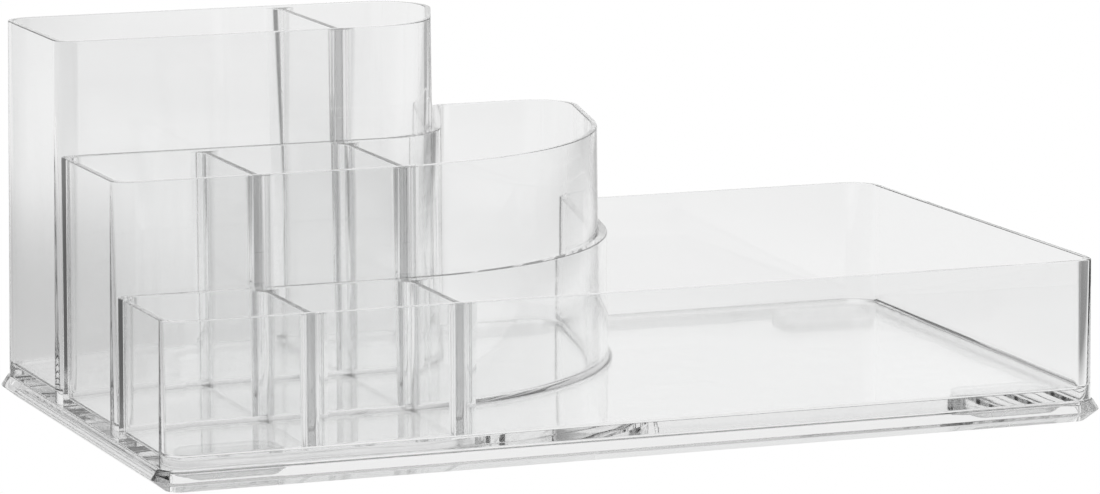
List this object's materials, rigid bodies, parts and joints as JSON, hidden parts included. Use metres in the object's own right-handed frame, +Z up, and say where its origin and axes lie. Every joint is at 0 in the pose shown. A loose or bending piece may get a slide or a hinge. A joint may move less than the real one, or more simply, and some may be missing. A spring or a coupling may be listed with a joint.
{
  "type": "makeup organizer",
  "caption": "Clear stepped countertop organizer with nested open bins, divided wells and a wide curved tray on a bevelled base plate with soft feet.",
  "frame": {"origin": "on the table under the middle of the base, at the bottom of the feet", "axes": "+X along the long front towards the open tray, +Y from the low front to the tall back, +Z up"},
  "size_m": [0.3308, 0.1898, 0.1296],
  "materials": {
    "clear_shell": "colourless, clear, polished",
    "clear_foot": "colourless, clear, soft"
  },
  "bodies": {
    "root": {"base_plate": "clear_shell", "rear_bin": "clear_shell", "middle_bin": "clear_shell", "tray_bin": "clear_shell", "rear_divider_1": "clear_shell", "middle_divider_1": "clear_shell", "middle_divider_2": "clear_shell", "tray_divider_1": "clear_shell", "tray_divider_2": "clear_shell", "front_left_foot": "clear_foot", "front_right_foot": "clear_foot", "back_left_foot": "clear_foot", "back_right_foot": "clear_foot"}
  },
  "joints": []
}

Stated goal: Please set down the whole listing above without altering a single line.

Solution to this problem:
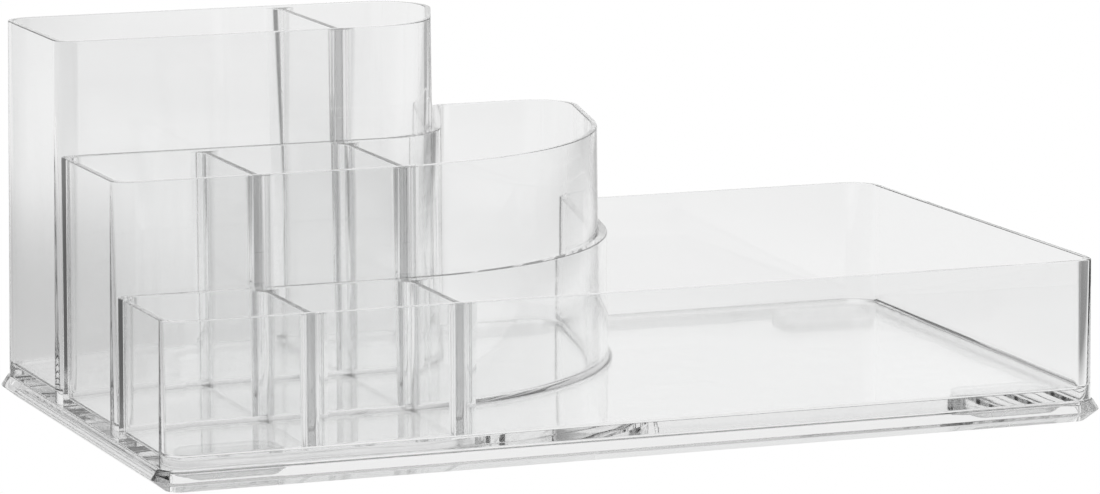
List this object's materials, rigid bodies, parts and joints as JSON, hidden parts included. Use metres in the object's own right-handed frame, +Z up, and say where its origin and axes lie. Every joint is at 0 in the pose shown. A loose or bending piece may get a slide or a hinge. A joint may move less than the real one, or more simply, and some may be missing. A spring or a coupling may be listed with a joint.
{
  "type": "makeup organizer",
  "caption": "Clear stepped countertop organizer with nested open bins, divided wells and a wide curved tray on a bevelled base plate with soft feet.",
  "frame": {"origin": "on the table under the middle of the base, at the bottom of the feet", "axes": "+X along the long front towards the open tray, +Y from the low front to the tall back, +Z up"},
  "size_m": [0.3308, 0.1898, 0.1296],
  "materials": {
    "clear_shell": "colourless, clear, polished",
    "clear_foot": "colourless, clear, soft"
  },
  "bodies": {
    "root": {"base_plate": "clear_shell", "rear_bin": "clear_shell", "middle_bin": "clear_shell", "tray_bin": "clear_shell", "rear_divider_1": "clear_shell", "middle_divider_1": "clear_shell", "middle_divider_2": "clear_shell", "tray_divider_1": "clear_shell", "tray_divider_2": "clear_shell", "front_left_foot": "clear_foot", "front_right_foot": "clear_foot", "back_left_foot": "clear_foot", "back_right_foot": "clear_foot"}
  },
  "joints": []
}